The exercise: Extract each line of the data below exactly as written.

Information shown:
━━━━━━━━━━━━━━━━

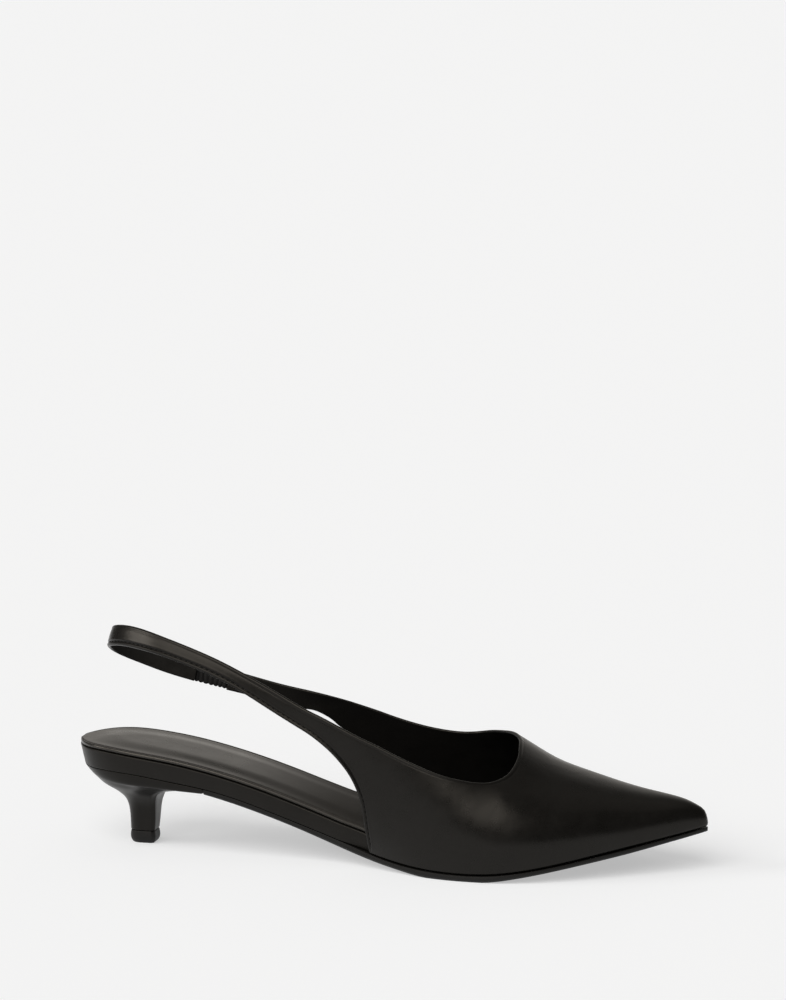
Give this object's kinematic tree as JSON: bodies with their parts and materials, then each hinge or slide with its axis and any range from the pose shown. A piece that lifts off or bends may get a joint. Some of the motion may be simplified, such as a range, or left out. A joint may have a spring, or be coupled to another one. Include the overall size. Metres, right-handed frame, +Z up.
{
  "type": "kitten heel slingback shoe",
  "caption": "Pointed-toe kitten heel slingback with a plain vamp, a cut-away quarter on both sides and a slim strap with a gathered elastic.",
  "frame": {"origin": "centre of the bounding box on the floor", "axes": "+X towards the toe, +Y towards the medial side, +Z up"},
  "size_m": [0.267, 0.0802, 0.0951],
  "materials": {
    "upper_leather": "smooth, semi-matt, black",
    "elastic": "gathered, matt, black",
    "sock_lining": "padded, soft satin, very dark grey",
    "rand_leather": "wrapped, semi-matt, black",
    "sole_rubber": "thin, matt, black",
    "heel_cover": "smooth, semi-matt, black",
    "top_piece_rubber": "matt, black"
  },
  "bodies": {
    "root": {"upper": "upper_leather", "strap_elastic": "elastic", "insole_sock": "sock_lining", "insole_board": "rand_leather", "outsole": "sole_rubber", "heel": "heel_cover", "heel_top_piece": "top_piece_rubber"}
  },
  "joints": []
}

━━━━━━━━━━━━━━━━

Output for this exercise:
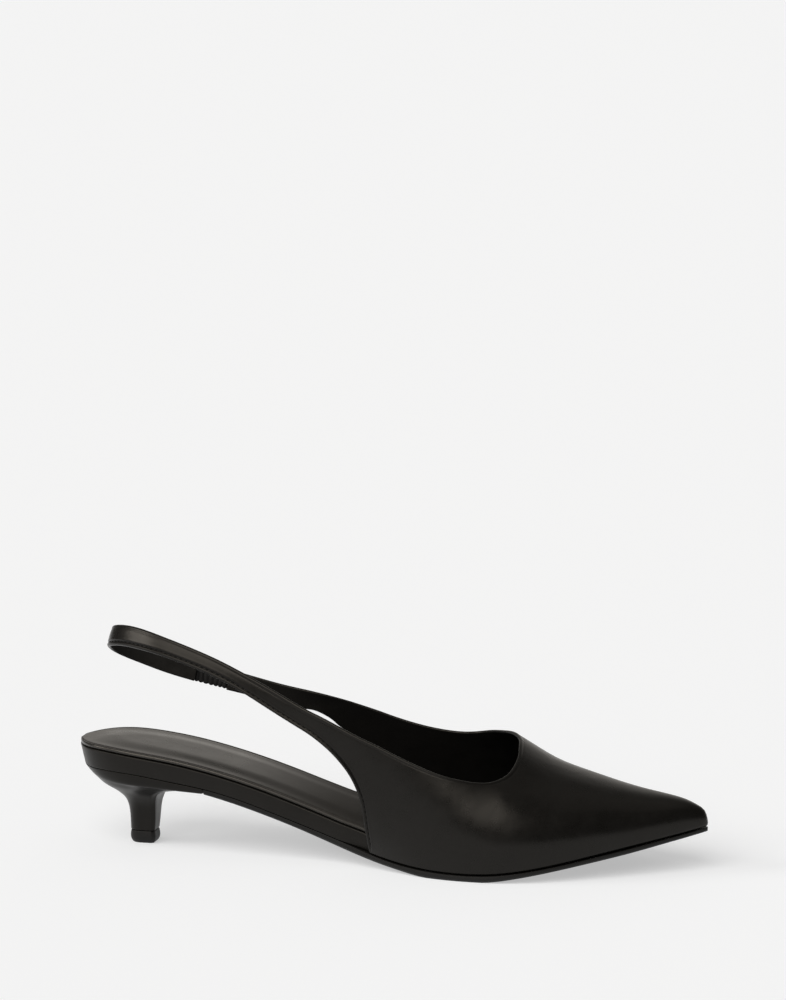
Give this object's kinematic tree as JSON: bodies with their parts and materials, then each hinge or slide with its axis and any range from the pose shown. A piece that lifts off or bends may get a joint. Some of the motion may be simplified, such as a range, or left out. A joint may have a spring, or be coupled to another one. Include the overall size. Metres, right-handed frame, +Z up.
{
  "type": "kitten heel slingback shoe",
  "caption": "Pointed-toe kitten heel slingback with a plain vamp, a cut-away quarter on both sides and a slim strap with a gathered elastic.",
  "frame": {"origin": "centre of the bounding box on the floor", "axes": "+X towards the toe, +Y towards the medial side, +Z up"},
  "size_m": [0.267, 0.0802, 0.0951],
  "materials": {
    "upper_leather": "smooth, semi-matt, black",
    "elastic": "gathered, matt, black",
    "sock_lining": "padded, soft satin, very dark grey",
    "rand_leather": "wrapped, semi-matt, black",
    "sole_rubber": "thin, matt, black",
    "heel_cover": "smooth, semi-matt, black",
    "top_piece_rubber": "matt, black"
  },
  "bodies": {
    "root": {"upper": "upper_leather", "strap_elastic": "elastic", "insole_sock": "sock_lining", "insole_board": "rand_leather", "outsole": "sole_rubber", "heel": "heel_cover", "heel_top_piece": "top_piece_rubber"}
  },
  "joints": []
}